Down the road, sipping tea and smoking cigarettes at a stall, one Sunni Muslim man tells us no ordinary person in Jakarta really cares which Islamic camp you’re in anyway.
“I don’t understand the politics [of the war],” he says, asking not to be identified because he is a public servant.
“But in this context, I see that Donald Trump’s positive side is that he can reduce conflicts. But the negative side is, why does he slaughter our Muslim brothers, while we as Muslims respect other faiths? This is a principle for Muslims.”
One of the first public figures to grieve for Khamenei was Jusuf Kalla, a vice president under both Susilo Bambang Yudhoyono and Joko Widodo. He was “indeed deeply sad” at the leader’s death.
Megawati Sukarnoputri, a former president and still a political heavyweight, went further in a letter to Iran’s ambassador to Indonesia.
Khamenei had “led his nation under extremely difficult circumstances, amid geopolitical pressures, economic sanctions, and military threats” and still defended his country’s “sovereignty and the dignity of the Islamic world”, she wrote.
At a Sunni mosque, the Imam, Bunjamin, asks us, “Why is he [Trump] acting as the world police?”
This is all another domestic headache for Prabowo, who has conspicuously refused to condemn the attacks on Iran outright. He did, however, offer to travel to Tehran to serve as a mediator, which saw him nearly laughed out of Indonesia for being delusional.
Prabowo wants to be a global statesman, and has been currying favour with Trump. In January, he enlisted Indonesia into Trump’s Board of Peace, ostensibly to get a seat at the table when important decisions are being made about Palestine.
The clerics were aghast. The board includes Israel, the very country that bombed Gaza to rubble. It was “a clear manifestation of neocolonialism”, according to the Indonesian Ulema Council (MUI), an Islamic body with muscle to move votes.

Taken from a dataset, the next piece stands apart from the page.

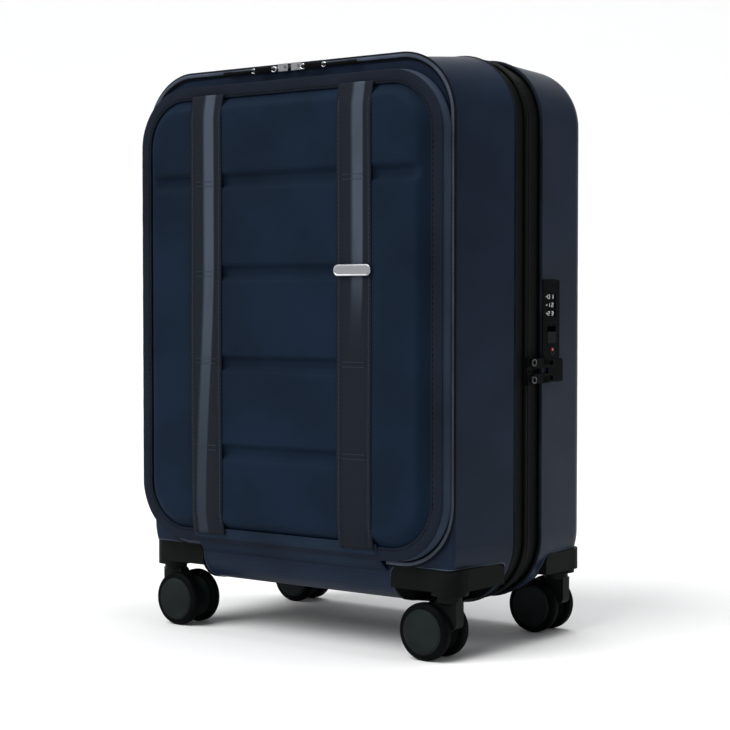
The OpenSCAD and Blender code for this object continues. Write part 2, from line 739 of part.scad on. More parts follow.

So Prabowo called the clerics into a meeting. He must have been convincing because their tune then changed to cautious support. Days later, the government announced it was giving the MUI and other Islamic organisations 4000 square metres of land – the old site of the UK embassy in Jakarta – for new headquarters.
Unfortunately for Prabowo, the MUI’s view since the US and Israel launched their attacks on Saturday, is again to get off the board – regardless of their newly acquired land.
“The United States, which is playing a central role in managing the Palestinian conflict through the Board of Peace, faces a major question,” an MUI statement said. “Is this strategy truly aimed at a just peace, or is it actually strengthening an unequal security architecture and burying Palestinian independence?”
Iran has changed the equation for everyone.